You need to start qemu on server with additional options: -spice port=<port>,disable-ticketing - use this one if you do not need password protection OR -spice port=<port>,password=<secret> - if you need to protect connection
After it you can connect from client using spicec -h <host> -p <port>
That isn't quite all there is to it.
What about installing the xorg-x11-drv-qxl package in the guest VM and configuring it in xorg.conf? How exactly is that done? Also I believe spice-server needs to be running on the VM host. I'm kinda going by Fedora 14's SPICE feature page (http://fedoraproject.org/wiki/Features/Spice) as well as a CentOS related one (http://www.geekgoth.de/tag/centos/).
Are all the packages one needs to get SPICE going on the VM host included in CentOS 5.5? What packages are those? Are there any steps required for inside of the VM?
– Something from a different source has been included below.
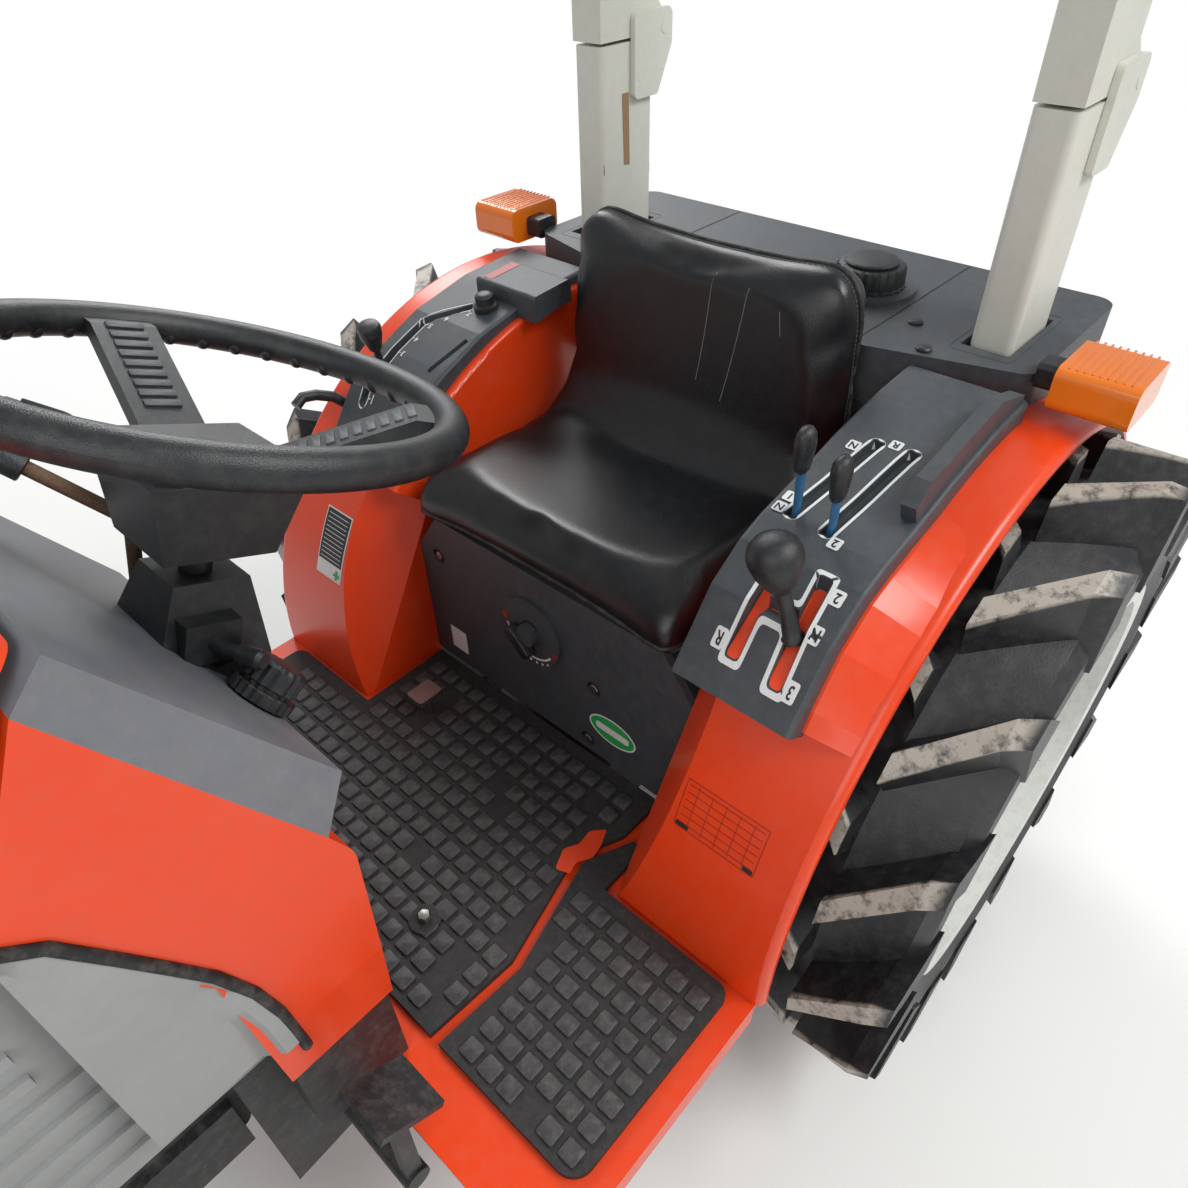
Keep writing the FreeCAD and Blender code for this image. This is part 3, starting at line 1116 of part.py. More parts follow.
def pedals():
    """Clutch and brake pedals in front of the floor, and the lock pedal near the seat."""
    body = new_body("foot_pedals")
    for y, wide in (("270", "60"), ("-262", "52"), ("-330", "52")):
        pad = [("d.floor_front - 18", "d.floor_top + 92"), ("d.floor_front + 42", "d.floor_top + 132"),
               ("d.floor_front + 38", "d.floor_top + 139"), ("d.floor_front - 22", "d.floor_top + 99")]
        slab(body, "XZ_Plane", pad, "%s - %s / 2" % (y, wide), "%s + %s / 2" % (y, wide))
        heel = "d.floor_top - 60"
        arm = [("d.floor_front + 8", "d.floor_top + 112"), ("d.floor_front + 22", "d.floor_top + 121"),
               ("d.floor_front + 30", heel, "10"), ("d.floor_front + 12", heel, "8")]
        slab(body, "XZ_Plane", arm, "%s - 7" % y, "%s + 7" % y)
    axle = "d.floor_top - 52"
    rod(body, "XZ_Plane", "d.floor_front + 21", axle, "14", "-340", "-d.bell_half")
    rod(body, "XZ_Plane", "d.floor_front + 21", axle, "14", "d.bell_half", "280")

    body = new_body("lock_pedal")
    rod(body, "XY_Plane", "442", "-146", "6", "d.floor_top + d.mat_thick", "d.floor_top + d.mat_thick + 34")
    pad = box_corners("424", "464", "-162", "-130", "6")
    slab(body, "XY_Plane", pad, "d.floor_top + d.mat_thick + 34", "d.floor_top + d.mat_thick + 42")


# Hood

def hood():
    """Tilting hood: a sheet shell with its grey top, grille and headlamps."""
    rear = "d.dash_high_x + d.hood_gap"
    outline = [(rear, "d.dash_high_z"), ("d.hood_nose - 20", "d.hood_top_front", "70"),
               ("d.hood_nose", "d.nose_low", "20"), ("d.nose_rear", "d.nose_low"),
               ("d.nose_rear", "d.hood_low", "30"), ("975", "d.hood_low"), ("900", "1046")]
    wall = "d.sheet_wall"
    shell = side_prism(outline, "-d.hood_half", "d.hood_half")
    long_edges = [edge for edge in shell.Edges if is_roof_edge(edge)]
    shell = shell.makeFillet(26, long_edges)
    inner = [(rear + " - 1", "d.dash_high_z - 4"), ("d.hood_nose - 26", "d.hood_top_front - 5", "66"),
             ("d.hood_nose - 5", "d.nose_low - 1"), ("d.nose_rear + 4", "d.nose_low - 1"),
             ("d.nose_rear + 4", "d.hood_low - 1"), ("970", "d.hood_low - 1"), (rear + " - 1", "1040")]
    core = side_prism(inner, "-d.hood_half + " + wall, "d.hood_half - " + wall)
    core = core.makeFillet(22, [edge for edge in core.Edges if is_roof_edge(edge, 4)])
    shell = shell.cut(core)
    mouth = front_prism(box_corners("-d.hood_half + 26", "d.hood_half - 26", "d.nose_low + 30",
                                    "d.nose_low + 210", "10"), "d.hood_nose - 60", "d.hood_nose + 20")
    eyes = []
    for side, sign in SIDES:
        low, high = mirrored("40", "d.hood_half - 30", sign)
        eyes.append(front_prism(box_corners(low, high, "d.nose_low + 232", "d.nose_low + 312", "14"),
                                "d.hood_nose - 60", "d.hood_nose + 20"))
    shell = shell.cut(mouth).cut(eyes[0]).cut(eyes[1])
    new_feature("hood_shell", shell.removeSplitter())

    body = new_body("front_grille")
    half = "d.hood_half - 26 - d.fit_gap"
    bar_face = "d.hood_nose - 14"
    screen = box_corners("-(%s) - 12" % half, half + " + 12", "d.nose_low + 18", "d.nose_low + 216")
    slab(body, "YZ_Plane", screen, "d.hood_nose - 40", "d.hood_nose - 34")
    bars = int(size("d.grille_bars"))
    for index in range(bars):
        z = "d.nose_low + 44 + 152 * %d / (d.grille_bars - 1)" % index
        slab(body, "YZ_Plane", box_corners("-(%s)" % half, half, z + " - 4", z + " + 4"),
             "d.hood_nose - 35", bar_face)

    body = new_body("headlamps")
    for side, sign in SIDES:
        low, high = mirrored("40 + d.fit_gap", "d.hood_half - 30 - d.fit_gap", sign)
        lens = box_corners(low, high, "d.nose_low + 232 + d.fit_gap", "d.nose_low + 312 - d.fit_gap", "13")
        slab(body, "YZ_Plane", lens, "d.hood_nose - 40", "d.hood_nose - 14")


def is_roof_edge(edge, drop=0):
    """True for the hood's long upper edges, which are rounded."""
    box = edge.BoundBox
    along = box.XLength > 300 and box.ZMin > size("d.hood_top_front") - 80 - drop
    return along and box.YLength < 1


def side_covers():
    """Ribbed engine side covers under the hood, one on each side."""
    body = new_body("side_covers")
    outer = "d.side_cover_half"
    inner = "d.side_cover_half - 6"
    sheet = [("864", "d.side_cover_low"), ("d.nose_rear - 8", "d.side_cover_low"),
             ("d.nose_rear - 8", "d.hood_low - 8", "30"), ("966", "d.hood_low - 8"),
             (SEAL[1][0] + " + 4", SEAL[1][1])]
    for side, sign in SIDES:
        low, high = mirrored(inner, outer, sign)
        slab(body, "XZ_Plane", sheet, low, high)
        low, high = mirrored("d.engine_half", "d.side_cover_half - 5", sign)
        for x in ("d.engine_rear + 60", ENGINE_FRONT + " - 80"):
            lug = box_corners(x, x + " + 24", "d.side_cover_low + 20", "d.side_cover_low + 60")
            slab(body, "XZ_Plane", lug, low, high)
        low, high = mirrored(inner, "d.hood_half", sign)
        ledge = box_corners("985", "d.nose_rear - 45", "d.hood_low - 12", "d.hood_low - d.fit_gap")
        slab(body, "XZ_Plane", ledge, low, high)
        low, high = mirrored("d.side_cover_half - 1", "d.side_cover_half + 5", sign)
        ribs = int((size("d.hood_low") - size("d.side_cover_low") - 40) / size("d.rib_pitch"))
        for index in range(ribs):
            z = "d.side_cover_low + 24 + %d * d.rib_pitch" % index
            start = "880" if index < 5 else "990"
            slab(body, "XZ_Plane", box_corners(start, "d.nose_rear - 24", z, z + " + 12"), low, high)


# Rear linkage

def linkage():
    """Three-point linkage: lower links, lift rods and lift arms move as a parallelogram."""
    body = new_body("lower_links")
    eye = "-d.tail_reach + 24"
    for side, sign in SIDES:
        low, high = mirrored("d.link_y", "d.link_y + d.link_thick", sign)
        link = [("d.link_x + 24", LINK_Z + " - 24", "20"), ("d.link_x + 24", LINK_Z + " + 24", "20"),
                (eye + " - 24", LINK_Z + " + 24", "20"), (eye + " - 24", LINK_Z + " - 24", "20")]
        slab(body, "XZ_Plane", link, low, high)
        low, high = mirrored("d.link_y - 8", "d.link_y + d.link_thick + 8", sign)
        rod(body, "XZ_Plane", eye, LINK_Z, "22", low, high)
        rod(body, "XZ_Plane", eye, LINK_Z, "d.link_eye_radius",
            *mirrored("d.link_y - 9", "d.link_y + d.link_thick + 9", sign), cut=True)
        rod(body, "XZ_Plane", "d.link_x", LINK_Z, "12 + d.running_gap",
            *mirrored("d.link_y - 1", "d.link_y + d.link_thick + 1", sign), cut=True)

    body = new_body("link_pins")
    for side, sign in SIDES:
        rod(body, "XZ_Plane", "d.link_x", LINK_Z, "12", *mirrored("d.axle_tube_root",
                                                                     "d.link_y + d.link_thick + 8", sign))
        rod(body, "XZ_Plane", "d.link_x", LINK_Z, "26", *mirrored("d.axle_tube_root",
                                                                     "d.link_y - d.fit_gap", sign))

    body = new_body("lift_arms")
    arm_z = LINK_Z + " + d.lift_rise"
    rod(body, "XZ_Plane", "d.link_x", arm_z, "20", "-d.link_y - d.link_thick", "d.link_y + d.link_thick")
    tip = "d.link_x - d.lift_arm"
    for side, sign in SIDES:
        low, high = mirrored("d.link_y", "d.link_y + d.link_thick", sign)
        arm = [("d.link_x + 30", arm_z + " - 30", "24"), ("d.link_x + 30", arm_z + " + 30", "24"),
               (tip + " - 20", arm_z + " + 20", "16"), (tip + " - 20", arm_z + " - 20", "16")]
        slab(body, "XZ_Plane", arm, low, high)
        rod(body, "XZ_Plane", tip, arm_z, "8", *mirrored("d.link_y", "d.link_y + d.link_thick + 24", sign))

    body = new_body("lift_rods")
    for side, sign in SIDES:
        low, high = mirrored("d.link_y + d.link_thick + 4", "d.link_y + d.link_thick + 20", sign)
        bar = [(tip + " - 16", LINK_Z + " - 16", "14"), (tip + " + 16", LINK_Z + " - 16", "14"),
               (tip + " + 16", arm_z + " + 16", "14"), (tip + " - 16", arm_z + " + 16", "14")]
        slab(body, "XZ_Plane", bar, low, high)
        rod(body, "XZ_Plane", tip, arm_z, "8 + d.running_gap",
            *mirrored("d.link_y + d.link_thick + 3", "d.link_y + d.link_thick + 21", sign), cut=True)

    body = new_body("lift_shaft_brackets")
    for side, sign in SIDES:
        low, high = mirrored("d.case_half - 30", "d.case_half", sign)
        ear = [("d.link_x - 50", CASE_TOP), ("d.link_x + 50", CASE_TOP),
               ("d.link_x + 34", arm_z + " + 34", "24"), ("d.link_x - 34", arm_z + " + 34", "24")]
        slab(body, "XZ_Plane", ear, low, high)
        rod(body, "XZ_Plane", "d.link_x", arm_z, "20 + d.running_gap", low + " - 1", high + " + 1", cut=True)

    body = new_body("top_link_bracket")
    for side, sign in SIDES:
        low, high = mirrored("22", "34", sign)
        plate = [("-d.case_tail", CASE_TOP + " - 120"), ("-d.case_tail - 60", CASE_TOP + " - 90", "16"),
                 ("-d.case_tail - 60", CASE_TOP + " - 50", "16"), ("-d.case_tail", CASE_TOP + " - 20")]
        slab(body, "XZ_Plane", plate, low, high)
        rod(body, "XZ_Plane", "-d.case_tail - 38", CASE_TOP + " - 70", "9.6",
            low + " - 1", high + " + 1", cut=True)
    slab(body, "XZ_Plane", box_corners("-d.case_tail - 10", "-d.case_tail", CASE_TOP + " - 124",
                                       CASE_TOP + " - 16"), "-50", "50")

    body = new_body("drawbar")
    end = "-d.case_tail - d.drawbar_reach"
    bar = [("-d.case_tail - 12", "-36"), (end + " - 40", "-36", "30"),
           (end + " - 40", "36", "30"), ("-d.case_tail - 12", "36")]
    slab(body, "XY_Plane", bar, "d.case_low + 10", "d.case_low + 30")
    slab(body, "YZ_Plane", box_corners("-50", "50", "d.case_low + 22", "d.case_low + 48"),
         "-d.case_tail - 13", "-d.case_tail")
    slab(body, "YZ_Plane", box_corners("-36", "36", "d.case_low + 10", "d.case_low + 30"),
         "-d.case_tail - 14", "-d.case_tail - 1")
    rod(body, "XY_Plane", end, "0", "d.drawbar_pin_radius", "d.case_low + 9",
        "d.case_low + 31", cut=True)

    body = new_body("pto_shaft")
    rod(body, "YZ_Plane", "0", PTO_Z, "d.pto_radius", "-d.case_tail - 86", "-d.case_tail")
    rod(body, "YZ_Plane", "0", PTO_Z, "46", "-d.case_tail - 12", "-d.case_tail")


wheels()
steering_gear()
front_axle()
backbone()
front_frame()
floor_and_mat()
for side_name, side_sign in SIDES:
    fender("fender_" + side_name, side_sign)
consoles()
seat()
rear_cover()
rollover_bar()
lamps()
cowl()
steering()
dash_controls()
pedals()
hood()
side_covers()
linkage()
DOC.recompute()

for item in DOC.Objects:
    if "Invalid" in item.State or "Error" in item.State:
        raise RuntimeError("%s did not build: %s" % (item.Name, item.State))
for item in DOC.Objects:
    if item.TypeId in ("PartDesign::Pocket", "PartDesign::Groove") and item.BaseFeature is not None:
        if item.Shape.Volume > item.BaseFeature.Shape.Volume - 1:
            raise RuntimeError("%s cuts nothing" % item.Name)
os.makedirs("parts", exist_ok=True)
for node in NODES:
    if node.Shape.isNull() or not node.Shape.isValid() or not node.Shape.Solids:
        raise RuntimeError("%s has no valid solid" % node.Label)
    node.Shape.exportStep("parts/%s.step" % node.Label)
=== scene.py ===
# %% [markdown]
# # A compact farm tractor, dressed in Blender
# The solid model comes first: every body, wheel and lever already stands where it belongs, in metres.
# This script only dresses it. It paints the solids, adds the small things that a solid model leaves out,
# and swaps a few soft or finely shaped pieces for better ones.

# %% Load the solid model
import math
import random

import bmesh
import bpy
from mathutils import Matrix, Vector
from mathutils.bvhtree import BVHTree


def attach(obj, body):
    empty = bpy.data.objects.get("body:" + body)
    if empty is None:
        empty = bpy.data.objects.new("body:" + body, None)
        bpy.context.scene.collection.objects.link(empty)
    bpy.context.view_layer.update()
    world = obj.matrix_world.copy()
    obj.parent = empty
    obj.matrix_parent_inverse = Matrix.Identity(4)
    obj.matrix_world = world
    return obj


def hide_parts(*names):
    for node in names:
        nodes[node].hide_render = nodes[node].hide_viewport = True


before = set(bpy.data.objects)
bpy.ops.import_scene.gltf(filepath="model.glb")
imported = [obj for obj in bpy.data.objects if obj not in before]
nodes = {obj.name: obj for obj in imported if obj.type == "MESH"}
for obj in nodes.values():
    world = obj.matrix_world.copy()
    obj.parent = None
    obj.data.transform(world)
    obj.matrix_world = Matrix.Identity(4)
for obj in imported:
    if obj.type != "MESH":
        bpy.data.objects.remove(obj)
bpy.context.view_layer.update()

# %% [markdown]
# ## Colour
# Paint colours are given as hex numbers, which are written for a screen. Blender's shaders count in
# light, so one function turns the screen's curve back into plain amounts of light.


# %% One way to write a colour
def light(hex_colour):
    """A screen colour such as '#D93806' as the amounts of light that the shaders count in."""
    parts = [int(hex_colour[i:i + 2], 16) / 255 for i in (1, 3, 5)]
    return tuple(p / 12.92 if p <= 0.04045 else ((p + 0.055) / 1.055) ** 2.4 for p in parts) + (1.0,)


print("tractor orange is", [round(c, 3) for c in light("#D93806")])

# %% [markdown]
# ## Nodes
# A material is a small net of nodes, each with settings, plain values, and links from other nodes. A few
# steps come back in every material: an empty net, noise of a real size, a value spread over another range,
# and two colours mixed.


# %% Add a node with its settings, values and links
def add_node(tree, kind, values=(), links=(), **settings):
    """A new node, of the shaders if its kind doesn't say Node; a node as a source is its first output."""
    node = tree.nodes.new(kind if "Node" in kind else "ShaderNode" + kind)
    for name, value in settings.items():
        setattr(node, name, value)
    for name, value in dict(values).items():
        node.inputs[name].default_value = value
    for name, source in dict(links).items():
        tree.links.new(getattr(source, "outputs", [source])[0], node.inputs[name])
    return node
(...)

Simply having the right qemu-kvm and starting up the VM with the -spice flag isn't all there is to it. What many of us need are step by step instructions.
TYL,
Scott Dowdle 704 Church Street Belgrade, MT 59714 (406)388-0827 [home] (406)994-3931 [work]
Hello Scott.
The description above is enough to start SPICE and see it in action on Fedora 14. You have (a) Fedora host with KVM, qemu, spice-server, (b) VM with any OS (Fedora / CentOS / Windows - at your choice) on this host and (c) Fedora client with spice-client.
You launch on host the VM using qemu directly as described above. After it you can connect from Fedora client as described above. That's it. Everything just works.